Over the last four years our school community has seen a decline in discipline referrals. We have decreased our drop-out rate and increased our individual course success rates. We have increased the types and frequency of our communication with students, parents, and community members in an effort to provide all stakeholders with relevant and timely information about our school programs and initiatives. Finally, in an effort to foster student leadership, adults and students in our school have developed a new restorative justice peer jury program to provide an alternative to the traditional consequences of suspension and detention. During the peer jury process, a student who has broken a school rule sits with trained student jurors and together they discuss why the incident occurred, who was affected, and how the referred student can repair the harm caused.

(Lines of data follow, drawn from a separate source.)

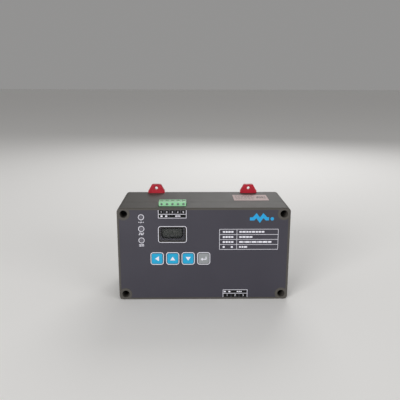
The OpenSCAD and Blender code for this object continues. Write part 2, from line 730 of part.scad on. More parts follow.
// Points round the wire at turn t of a latch spring
function coil_ring(t, cx) = [for (k = [0:5]) let (
        a = 360 * t, b = 60 * k,
        rr = spring_r + wire_r * cos(b))
    [cx + rr * cos(a), spring_y + rr * sin(a),
     spring_z0 + wire_r + 0.02 + (spring_len - 2 * wire_r - 0.04) * t / spring_turns + wire_r * sin(b)]];

module latch_spring(cx) color("#b9bcc0") {
    steps = spring_turns * 12;
    rings = [for (i = [0:steps]) coil_ring(i / 12, cx)];
    polyhedron(
        points = [for (ring = rings, p = ring) p],
        faces = concat(
            [[for (k = [0:5]) k]],
            [for (i = [0:steps - 1], k = [0:5])
                [6 * i + k, 6 * (i + 1) + k, 6 * (i + 1) + (k + 1) % 6, 6 * i + (k + 1) % 6]],
            [[for (k = [5:-1:0]) 6 * steps + k]]),
        convexity = 8);
}

// --- Paper label on top ---

label_w = 34.2;
label_d = 24;
label_y = front_y + 30;
label_x = body_w / 2 - 49.8;
module serial_label() color("#d9cfcb") translate([0, 0, top_z])
    linear_extrude(0.15)
        translate([label_x + label_w / 2, label_y + label_d / 2]) plate(label_w, label_d, 0.6);

base_shell();
front_cover();
overlay_film();
display_lens();
display_glass();
display_board();
display_pins();
key(0);  // key_back
key(1);  // key_up
key(2);  // key_down
key(3, "#96a0a5");  // key_enter
switch_plunger(0);  // switch_plunger_back
switch_plunger(1);  // switch_plunger_up
switch_plunger(2);  // switch_plunger_down
switch_plunger(3);  // switch_plunger_enter
key_switches();
front_board();
front_board_screws();
indicator_lens(0);  // indicator_lens_power
indicator_lens(1);  // indicator_lens_test
indicator_lens(2);  // indicator_lens_link
indicator_leds();
main_board();
main_board_screws();
board_link();
controller_chip();
interface_chips();
transformer_core();
transformer_winding();
relays();
capacitors();
supply_module();
supply_header();
supply_header_pins();
supply_plug();
plug_contacts();
clamp_screw(0);  // clamp_screw_1
clamp_screw(1);  // clamp_screw_2
clamp_screw(2);  // clamp_screw_3
clamp_screw(3);  // clamp_screw_4
clamp_screw(4);  // clamp_screw_5
clamp_cage(0);  // clamp_cage_1
clamp_cage(1);  // clamp_cage_2
clamp_cage(2);  // clamp_cage_3
clamp_cage(3);  // clamp_cage_4
clamp_cage(4);  // clamp_cage_5
measure_header();
measure_header_pins();
cover_screws();
cover_inserts();
latch(latch_xs[0]);  // latch_left
latch(latch_xs[1]);  // latch_right
latch_spring(latch_xs[0]);  // latch_spring_left
latch_spring(latch_xs[1]);  // latch_spring_right
serial_label();
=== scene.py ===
import math
import bmesh
import bpy
import numpy as np
from mathutils import Matrix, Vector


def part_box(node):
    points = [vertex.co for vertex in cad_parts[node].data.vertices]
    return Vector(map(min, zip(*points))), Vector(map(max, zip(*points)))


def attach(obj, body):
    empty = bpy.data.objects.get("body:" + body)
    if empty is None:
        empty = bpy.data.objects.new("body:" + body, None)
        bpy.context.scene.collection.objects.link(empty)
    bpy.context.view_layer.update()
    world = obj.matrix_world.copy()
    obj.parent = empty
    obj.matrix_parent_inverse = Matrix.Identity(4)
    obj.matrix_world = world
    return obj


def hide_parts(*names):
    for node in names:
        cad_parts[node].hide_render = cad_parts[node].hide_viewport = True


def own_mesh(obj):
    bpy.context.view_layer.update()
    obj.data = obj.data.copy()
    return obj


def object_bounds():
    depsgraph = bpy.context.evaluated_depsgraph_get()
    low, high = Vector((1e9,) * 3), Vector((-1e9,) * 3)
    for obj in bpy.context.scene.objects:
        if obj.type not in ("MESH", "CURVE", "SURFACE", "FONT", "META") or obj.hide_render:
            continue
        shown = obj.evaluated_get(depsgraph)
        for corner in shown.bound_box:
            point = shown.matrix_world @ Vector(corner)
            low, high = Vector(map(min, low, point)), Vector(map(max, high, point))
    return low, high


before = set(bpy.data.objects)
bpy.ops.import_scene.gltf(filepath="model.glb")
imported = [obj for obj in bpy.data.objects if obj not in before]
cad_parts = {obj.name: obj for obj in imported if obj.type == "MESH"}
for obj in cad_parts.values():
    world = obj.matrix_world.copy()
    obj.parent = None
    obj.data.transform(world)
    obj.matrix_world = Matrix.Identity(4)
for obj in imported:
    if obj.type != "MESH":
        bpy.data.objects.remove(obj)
cad_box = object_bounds()
mm = 0.001

# --- Camera ---
# The instrument is looked down on from a little to the left of its middle, from about an
# arm's length away.
eye = np.array([-11.54, -496.48, 153.32]) * mm
pitch, yaw, roll = 0.2291, 0.0181, 0.0027
ahead = np.array([math.sin(yaw) * math.cos(pitch), math.cos(yaw) * math.cos(pitch), -math.sin(pitch)])
across = np.array([math.cos(yaw), -math.sin(yaw), 0.0])
upward = np.cross(across, ahead)
across, upward = (math.cos(roll) * across + math.sin(roll) * upward,
                  math.cos(roll) * upward - math.sin(roll) * across)
camera = bpy.data.objects.new("camera", bpy.data.cameras.new("camera"))
camera.data.sensor_width = 36.0
camera.data.lens = 43.92
camera.data.clip_start = 0.01
camera.data.clip_end = 100.0
turned_view = np.eye(4)
turned_view[:3, :4] = np.stack([across, upward, -ahead, eye], axis=1)
camera.matrix_world = Matrix(turned_view.tolist())
bpy.context.scene.collection.objects.link(camera)
bpy.context.scene.camera = camera


# --- Studio ---
# A plain pale floor under the housing, a pale room, and four soft square lamps: a strong one in
# front on the left, a weaker one in front on the right, a faint one overhead and one behind.
def srgb(code):
    """Turns an sRGB hex colour into the linear red, green, blue and alpha that the shaders take, by
    the sRGB standard's curve: straight up to 0.04045, and the power 2.4 of a shifted value above."""
    value = np.array([int(code[i:i + 2], 16) for i in (1, 3, 5)]) / 255
    linear = np.where(value <= 0.04045, value / 12.92, ((value + 0.055) / 1.055) ** 2.4)
    return (*linear.tolist(), 1.0)


def add(tree, kind, inputs=None, **settings):
    """Adds a node, gives it its settings, and sets or links each named input."""
    made = tree.nodes.new(kind)
    for key, value in settings.items():
        setattr(made, key, value)
    for key, value in (inputs or {}).items():
        if isinstance(value, bpy.types.NodeSocket):
            tree.links.new(value, made.inputs[key])
        else:
            made.inputs[key].default_value = value
    return made


def new_material(name, colour, roughness, **sockets):
    """A material whose shader has these constant values. Returns the material, its tree and its shader."""
    made = bpy.data.materials.new(name)
    made.use_nodes = True
    made.diffuse_color = srgb(colour)
    shader = made.node_tree.nodes["Principled BSDF"]
    shader.inputs["Base Color"].default_value = srgb(colour)
    shader.inputs["Roughness"].default_value = roughness
    for key, value in sockets.items():
        shader.inputs[key.replace("_", " ")].default_value = value
    return made, made.node_tree, shader


floor_z = cad_box[0].z
floor_mesh = bpy.data.meshes.new("floor")
reach = 30.0
floor_mesh.from_pydata([(-reach, -reach, floor_z), (reach, -reach, floor_z), (reach, reach, floor_z),
                        (-reach, reach, floor_z)], [], [(0, 1, 2, 3)])
floor = bpy.data.objects.new("floor", floor_mesh)
bpy.context.scene.collection.objects.link(floor)
floor_mesh.materials.append(new_material("painted floor", "#f3f2f0", 0.75)[0])

room = bpy.data.worlds.new("pale room")
room.use_nodes = True
room.node_tree.nodes["Background"].inputs["Color"].default_value = srgb("#eeedec")
room.node_tree.nodes["Background"].inputs["Strength"].default_value = 0.34
bpy.context.scene.world = room
bpy.context.scene.view_settings.view_transform = "Standard"


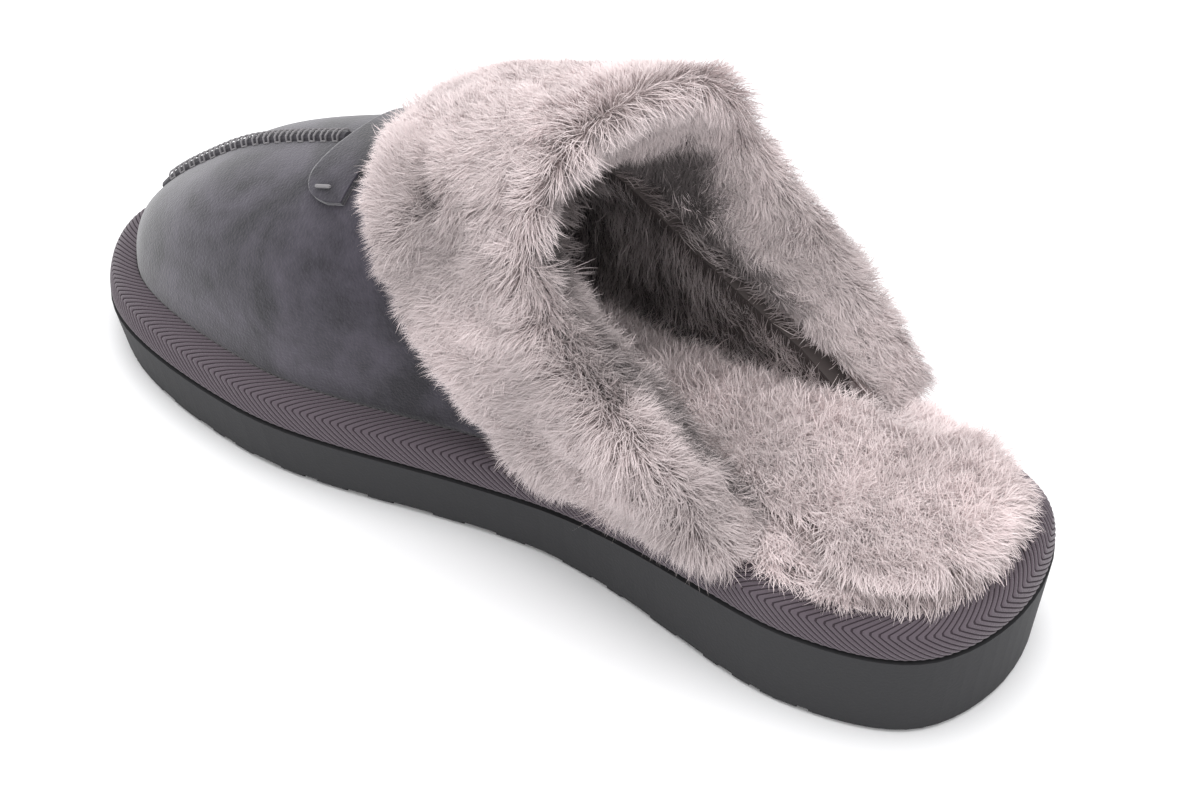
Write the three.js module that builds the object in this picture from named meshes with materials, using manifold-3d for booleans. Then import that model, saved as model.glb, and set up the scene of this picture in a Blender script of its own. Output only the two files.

Over the last four years our school district has been contacted by at least one educator from each of our fifty states to get more information on our competency education model. While we often decline requests for visits, we are happy to share our thoughts and reflections on our journey with educators because we know that our journey will not be unique. Over the next few years competency education IS going to disrupt the traditional way we have organized and managed our schools in America. Schools across the country have already started on the same past we began in 2008. We are by no means experts at what we do, but we offer schools the comfort of knowing someone else has been in their shoes as they embark on their journey. Each day we nurture the tree that we planted in our school district in 2008, and we know that one day it will be one of the most commanding, beautiful structures in our educational forest.